Column | Stadse liefde voor de ooievaar

De kloof tussen stad en platteland wordt vaak enorm overdreven. Behalve als het gaat om de ooievaar. In het westen heerst liefde, over de IJssel is er afgrijzen. Neem het Kralingse Bos in Rotterdam, waar twee stelletjes nestelen in bomen naast het hertenkamp. Die zijn een attractie. Regelmatig turen er wandelaars met het hoofd in de nek naar de nesten. Zien ze een gulzig snaveltje? Als een vogel overvliegt, zwart-wit en groots, stoten ze elkaar aan. Heerlijk.

Het zijn stabiele koppels, zegt Rotterdamse boswachter Henk Suurbach (62), in groen uniform met kogelwerend vest. Pas als een vogel wat overkomt, zoekt de ander een nieuwe partner. Het manke vrouwtje is twee jaar geleden verdwenen. Nu is er een nieuwe die stevig op twee rode poten staat. Onlangs zijn de ooievaartjes uitgevlogen. De ouderparen blijven daarna nog even op het nest. Om uit te rusten, zegt Suurbach. Hij snapt dat, zo druk als die waren met de jongelui.

We stappen met ooievaarspoten naar het oosten van het land. Ooievaars zijn daar zeker geen attractie, behalve voor toeristen. Ze zijn overal. Iedereen vertelt dat de langbenen veel schijten. Weidevogels opslokken. En konijnen!

Is er buiten de Randstad alleen afkeer van de ooievaar? Dat niet. Frits Koopman (87) bestiert een ooievaarsstation in het bosrijke Reestdal op de grens van Drenthe en Overijssel. Overal waar je kijkt, zie je ooievaars. Op palen. Op het dak van zijn huis, in bomen, in de lucht. Eten zat voor hen.

Koopman hoort ook vaak de verhalen: dat er door de ooievaars in oostelijke weilanden geen levende have meer over zou blijven. Hij zucht. Nee, nee, nee. Ooievaars eten vooral torren, kevers, regenwormen. Ja, en bruine kikkers, muizen, mollen, zegt hij. Sóms een jonge vogel.

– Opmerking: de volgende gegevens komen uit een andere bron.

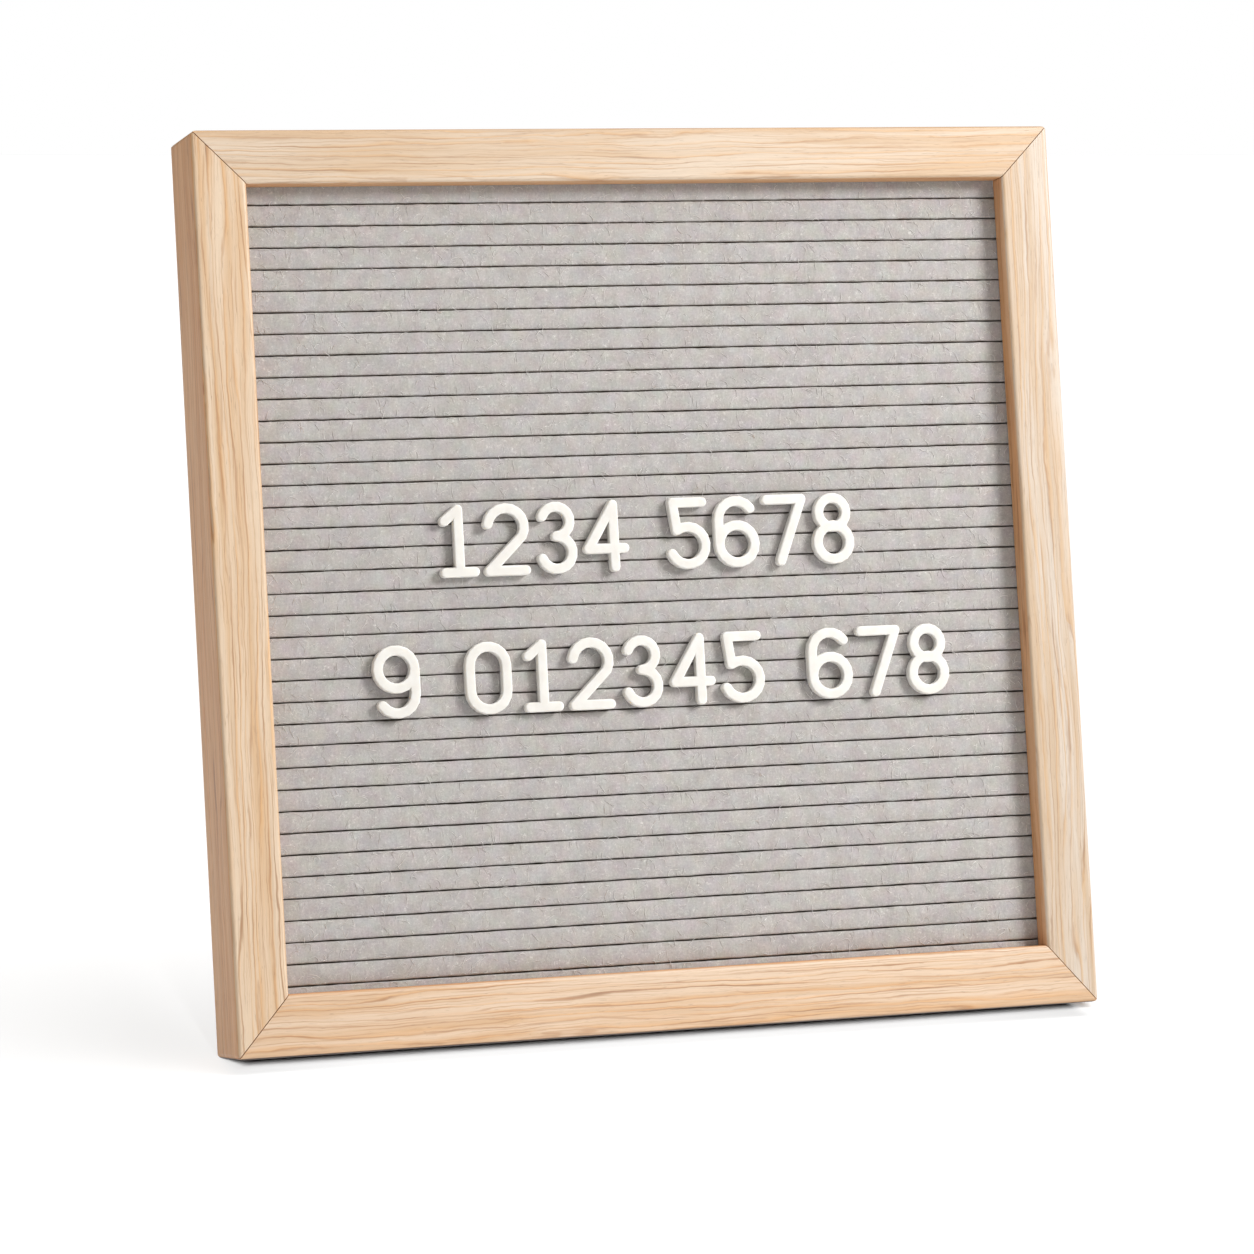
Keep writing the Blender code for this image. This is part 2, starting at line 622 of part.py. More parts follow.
def build_hinge_fasteners(board, strut, steel):
    pin = rod(PIN_RADIUS, -LEAF_WIDTH / 2 - PIN_RADIUS, LEAF_WIDTH / 2 + PIN_RADIUS, (0, 0, 0), (1, 0, 0))
    made = object_from("hinge_pin", pin, steel, board)
    made.location = (0, PIN_DEPTH, HINGE_HEIGHT)
    smooth(made)
    head_seat = BASE_LEAF_FACE + LEAF_THICKNESS + SEAT_GAP
    tip = PANEL_FACE + SCREW_TIP_COVER
    screw = [
        (0, tip),
        (SCREW_RADIUS, tip),
        (SCREW_RADIUS, head_seat),
        (SCREW_HEAD_RADIUS, head_seat),
        (SCREW_HEAD_RADIUS * HEAD_TAPER, head_seat + SCREW_HEAD_HEIGHT),
        (0, head_seat + SCREW_HEAD_HEIGHT),
    ]
    for number, place in enumerate(screw_places(), 1):
        smooth(object_from(f"base_screw_{number}", turned(screw, place, (0, 1, 0)), steel, board))
    front = -LEAF_THICKNESS / 2 - SEAT_GAP
    rear = STRUT_FACE + STRUT_THICKNESS + SEAT_GAP
    rivet = [
        (0, front - SCREW_HEAD_HEIGHT),
        (SCREW_HEAD_RADIUS * HEAD_TAPER, front - SCREW_HEAD_HEIGHT),
        (SCREW_HEAD_RADIUS, front),
        (SCREW_RADIUS, front),
        (SCREW_RADIUS, rear),
        (SCREW_HEAD_RADIUS, rear),
        (SCREW_HEAD_RADIUS * HEAD_TAPER, rear + SCREW_HEAD_HEIGHT),
        (0, rear + SCREW_HEAD_HEIGHT),
    ]
    for number, place in enumerate(rivet_places(), 1):
        smooth(object_from(f"strut_rivet_{number}", turned(rivet, place, (0, 1, 0)), steel, strut))


# Numerals


def arc_points(centre, radius, start_degrees, end_degrees):
    steps = max(1, round(abs(end_degrees - start_degrees) / ARC_STEP_DEGREES))
    return arc(centre, radius, start_degrees, end_degrees, steps)


def digit_strokes(digit):
    """The centre lines of a digit's strokes about its middle, each with whether it closes on itself.

    Bare factors are the digits' own proportions, as shares of the half width or of the height.
    """
    half = (NUMERAL_WIDTH - STROKE_WIDTH) / 2
    top = (NUMERAL_HEIGHT - STROKE_WIDTH) / 2
    low = -top
    upper = top * 0.475  # radius of an upper bowl
    lower = top - upper  # radius of a lower bowl
    if digit == 0:
        loop = arc_points((0, top - half), half, 0, 180)
        loop += arc_points((0, low + half), half, 180, 360)
        return [(loop, True)]
    if digit == 1:
        stem = half * 0.15
        flag = [(stem, top), (stem - half * 0.75, top - half * 0.6)]
        foot = [(stem - half * 0.8, low), (stem + half * 0.8, low)]
        return [([(stem, low), (stem, top)], False), (flag, False), (foot, False)]
    if digit == 2:
        sweep = arc_points((0, top - half), half, 170, -30)
        return [(sweep + [(-half, low)], False), ([(-half, low), (half, low)], False)]
    if digit == 3:
        above = arc_points((0, top - upper), upper, 160, -90)
        below = arc_points((0, low + lower), lower, 90, -160)
        return [(above, False), (below, False)]
    if digit == 4:
        bar = low + (top - low) * 0.3
        stem = half * 0.45
        return [
            ([(stem, top), (-half, bar)], False),
            ([(-half, bar), (half, bar)], False),
            ([(stem, top), (stem, low)], False),
        ]
    if digit == 5:
        bowl = arc_points((-half * 0.04, low + half), half, 125, -155)
        spine = [(half * 0.85, top), (-half * 0.8, top)]
        return [(spine, False), ([spine[1]] + [bowl[0]], False), (bowl, False)]
    if digit in (6, 9):
        loop = arc_points((0, low + half), half, 0, 360)[:-1]
        tail = [(-half, low + half)] + arc_points((0, top - half), half, 180, 35)
        strokes = [(loop, True), (tail, False)]
        if digit == 6:
            return strokes
        return [([(-x, -z) for x, z in points], closed) for points, closed in strokes]
    if digit == 7:
        return [([(-half, top), (half, top)], False), ([(half, top), (-half * 0.3, low)], False)]
    lower += WAIST_OVERLAP / 2
    above = arc_points((0, top - upper), upper, 0, 360)[:-1]
    below = arc_points((0, low + lower), lower, 9, 369)[:-1]
    return [(above, True), (below, True)]


def offset_line(points, distance, closed):
    """The points moved sideways to their left by a distance, mitred at the bends."""
    moved_points = []
    count = len(points)
    for i, point in enumerate(points):
        before = Vector(points[i - 1]) if closed or i else None
        after = Vector(points[(i + 1) % count]) if closed or i + 1 < count else None
        here = Vector(point)
        arriving = (here - before).normalized() if before else (after - here).normalized()
        leaving = (after - here).normalized() if after else arriving
        normal = Vector((-arriving.y - leaving.y, arriving.x + leaving.x)).normalized()
        reach = distance / normal.dot(Vector((-arriving.y, arriving.x)))
        moved_points.append(here + normal * reach)
    return moved_points


def stroke_outlines(points, closed, half_width):
    """The stroke's outline or, for a closed one, its two outlines."""
    left = offset_line(points, half_width, closed)
    right = offset_line(points, -half_width, closed)
    if closed:
        return [left, right]
    first, last = Vector(points[0]), Vector(points[-1])
    end_heading = math.degrees(math.atan2(last.y - points[-2][1], last.x - points[-2][0]))
    start_heading = math.degrees(math.atan2(first.y - points[1][1], first.x - points[1][0]))
    end_cap = arc(last, half_width, end_heading + 90, end_heading - 90, EASE_STEPS * 2)[1:-1]
    start_cap = arc(first, half_width, start_heading + 90, start_heading - 90, EASE_STEPS * 2)[1:-1]
    outline = left + [Vector(point) for point in end_cap] + right[::-1]
    return [outline + [Vector(point) for point in start_cap]]


def stroke_shape(points, closed, rear):
    """A moulded stroke with eased front edges."""
    front = rear - NUMERAL_THICKNESS
    levels = [(rear, STROKE_WIDTH / 2)]
    for along, across in arc((0, 0), NUMERAL_EASE, 0, 90, NUMERAL_EASE_STEPS):
        levels.append((front + NUMERAL_EASE - across, STROKE_WIDTH / 2 - NUMERAL_EASE + along))
    shape = bmesh.new()
    rings = []
    for depth, half_width in levels:
        outlines = stroke_outlines(points, closed, half_width)
        rings.append([[shape.verts.new((p.x, depth, p.y)) for p in outline] for outline in outlines])
    for low, high in zip(rings, rings[1:]):
        for inner, outer in zip(low, high):
            for i in range(len(inner)):
                j = (i + 1) % len(inner)
                shape.faces.new((inner[i], inner[j], outer[j], outer[i]))
    for ring in (rings[0], rings[-1]):
        if not closed:
            shape.faces.new(ring[0])
            continue
        left, right = ring
        for i in range(len(left)):
            j = (i + 1) % len(left)
            shape.faces.new((left[i], left[j], right[j], right[i]))
    return shape


def crossings(strokes, height):
    """Where the strokes' centre lines cross a height, as x values at least two tabs apart."""
    found = []
    for points, closed in strokes:
        ends = list(zip(points, points[1:] + points[:1])) if closed else list(zip(points, points[1:]))
        for (x0, z0), (x1, z1) in ends:
            if (z0 - height) * (z1 - height) < 0:
                x = x0 + (x1 - x0) * (height - z0) / (z1 - z0)
                if all(abs(x - other) > 2 * TAB_LENGTH for other in found):
                    found.append(x)
    return found


def tab_shapes(strokes, row_height, rear):
    """Thin tabs behind the strokes, in the highest and the lowest groove that the numeral covers."""
    reach = NUMERAL_HEIGHT / 2 - STROKE_WIDTH
    covered = [height - row_height for height in groove_heights() if abs(height - row_height) < reach]
    half_tab = GROOVE_MOUTH / 2 - TAB_CLEARANCE
    root = NUMERAL_THICKNESS / 3
    shapes = []
    for height in (covered[0], covered[-1]):
        for x in crossings(strokes, height):
            ends = (x - TAB_LENGTH / 2, x + TAB_LENGTH / 2)
            outline = box_outline(*ends, height - half_tab, height + half_tab)
            shapes.append(prism(outline, rear - root, rear + TAB_REACH))
    return shapes


def build_numeral(name, digit, x, row_height, board, plastic):
    strokes = digit_strokes(digit)
    rear = FELT_FACE - SEAT_GAP
    pieces = [object_from("stroke", stroke_shape(points, closed, rear)) for points, closed in strokes]
    pieces += [object_from("tab", tab) for tab in tab_shapes(strokes, row_height, rear)]
    first = pieces[0]
    combine(first, pieces[1:], "UNION")
    first.name = name
    first.data.materials.append(plastic)
    first.parent = board
    first.location = (x, 0, row_height)
    smooth(first)


def build_row(row, groups, starts, spacing, row_height, board, plastic):
    for group, start in zip(groups, starts):
        for place, digit in enumerate(group):
            x = start + place * spacing
            build_numeral(f"{row}_numeral_{digit}", int(digit), x, row_height, board, plastic)


def stand_on_floor(board):
    """Moves the board so that the model's footprint is centred on the origin."""
    bpy.context.view_layer.update()
    depths = []
    for obj in bpy.data.objects:
        if obj.type == "MESH":
            depths += [(obj.matrix_world @ vertex.co).y for vertex in obj.data.vertices]
    board.location.y -= (min(depths) + max(depths)) / 2


def main():
    clear_scene()
    oak = material("oak", (0.72, 0.53, 0.34), 0.5)
    felt = material("felt", (0.5, 0.47, 0.45), 0.95)
    fibreboard = material("fibreboard", (0.16, 0.11, 0.08), 0.9)
    hardboard = material("hardboard", (0.3, 0.19, 0.11), 0.7)
    steel = material("zinc_plated_steel", (0.62, 0.63, 0.65), 0.35, 1.0)
    plastic = material("white_plastic", (0.9, 0.89, 0.87), 0.35)

    lean = math.radians(LEAN_DEGREES)
    opening = math.radians(STRUT_OPENING_DEGREES)
    # The board stands on the line where its bottom face meets the eased rear edge.
    tilt = Matrix.Rotation(-lean, 4, "X")
    rest_line = tilt @ Vector((0, BOARD_DEPTH - EDGE_EASE, 0))
    board = empty("board", location=-rest_line, rotation=(-lean, 0, 0))
    strut = empty("strut_pivot", board, (0, PIN_DEPTH, HINGE_HEIGHT), (opening, 0, 0))
    pin_above_floor = (tilt @ Vector((0, PIN_DEPTH, HINGE_HEIGHT)) - rest_line).z

    build_frame(board, oak, steel)
    build_panel(board, felt, fibreboard, hardboard, steel)
    build_hanger(board, steel)
    build_base_leaf(board, steel)
    build_strut_leaf(strut, opening, steel)
    build_strut_leg(strut, lean - opening, pin_above_floor, hardboard)
    build_hinge_fasteners(board, strut, steel)
    upper = (UPPER_GROUPS, UPPER_GROUP_STARTS, UPPER_SPACING, UPPER_ROW_HEIGHT)
    lower = (LOWER_GROUPS, LOWER_GROUP_STARTS, LOWER_SPACING, LOWER_ROW_HEIGHT)
    build_row("upper", *upper, board, plastic)
    build_row("lower", *lower, board, plastic)
    stand_on_floor(board)


main()
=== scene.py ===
"""Looks, light and camera for the felt letter board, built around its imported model.

Every length is in metres, except in the materials' patterns, which are laid out in millimetres. The board's
own frame has X to the right, Y into the depth from the front face and Z up from the bottom edge, and the board
leans back in the row frame.
"""

import json
import math

import bmesh
import bpy
import numpy as np
from mathutils import Matrix, Vector

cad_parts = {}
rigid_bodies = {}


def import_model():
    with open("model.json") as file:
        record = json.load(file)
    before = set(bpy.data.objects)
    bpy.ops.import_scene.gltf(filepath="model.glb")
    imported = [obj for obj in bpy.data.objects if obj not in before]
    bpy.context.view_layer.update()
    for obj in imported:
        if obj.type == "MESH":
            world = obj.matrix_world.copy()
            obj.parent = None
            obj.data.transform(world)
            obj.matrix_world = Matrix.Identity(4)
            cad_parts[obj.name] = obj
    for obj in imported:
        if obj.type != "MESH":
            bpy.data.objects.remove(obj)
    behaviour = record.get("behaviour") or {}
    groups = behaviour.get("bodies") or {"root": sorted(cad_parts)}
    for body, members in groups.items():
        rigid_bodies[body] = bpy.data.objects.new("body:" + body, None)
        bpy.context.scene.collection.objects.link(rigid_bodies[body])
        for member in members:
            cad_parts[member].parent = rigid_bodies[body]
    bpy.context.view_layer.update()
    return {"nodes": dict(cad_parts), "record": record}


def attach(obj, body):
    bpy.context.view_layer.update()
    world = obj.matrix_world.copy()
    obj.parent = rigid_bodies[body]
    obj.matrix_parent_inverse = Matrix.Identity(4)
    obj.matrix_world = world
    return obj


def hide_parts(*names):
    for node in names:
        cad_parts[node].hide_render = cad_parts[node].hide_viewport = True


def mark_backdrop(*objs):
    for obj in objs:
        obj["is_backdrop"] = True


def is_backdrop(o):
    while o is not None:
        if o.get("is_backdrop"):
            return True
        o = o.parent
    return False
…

Frits Koopman en zijn vrouw Els begonnen het station in 1981 op verzoek van de vogelbescherming toen er nauwelijks nog een ooievaar in Nederland was. Nu zijn er in Nederland zo’n 1.600 paren. Operatie Ooievaar geslaagd? Misschien zelfs té goed? Nee, zegt hij. Er zijn veel gevaren. De vogelgriep in 2022 kostte 50 stuks. Een regenachtige zomer doet geen goed. Het nest is een kom. Een paar weken terug lagen onderkoelde, dode ooievaartjes onder de boom. Dus gaat hij door, al overleed zijn vrouw vorig jaar. En juist zij was zo goed in het ontvangen van bezoekers met koffie en koek en het met de hand voeden van verstoten ooievaarsbaby’s.

Het líjkt alsof je veel ooievaars ziet, zegt hij. Ze vallen op. Vooral in de weken voor de trek naar het zuiden. Ze verzamelen zich in weilanden en op lantaarnpalen. Wanneer gaan ze? „Ik ben geen ooievaar.” Hij denkt vroeg dit jaar. Binnenkort.

De ooievaarsechtparen uit het Kralingse Bos blijven gewoon in Nederland. Waarom zouden ze gaan? Ze krijgen eendagskuikens en zalm van liefdevolle mensen in Ommoord.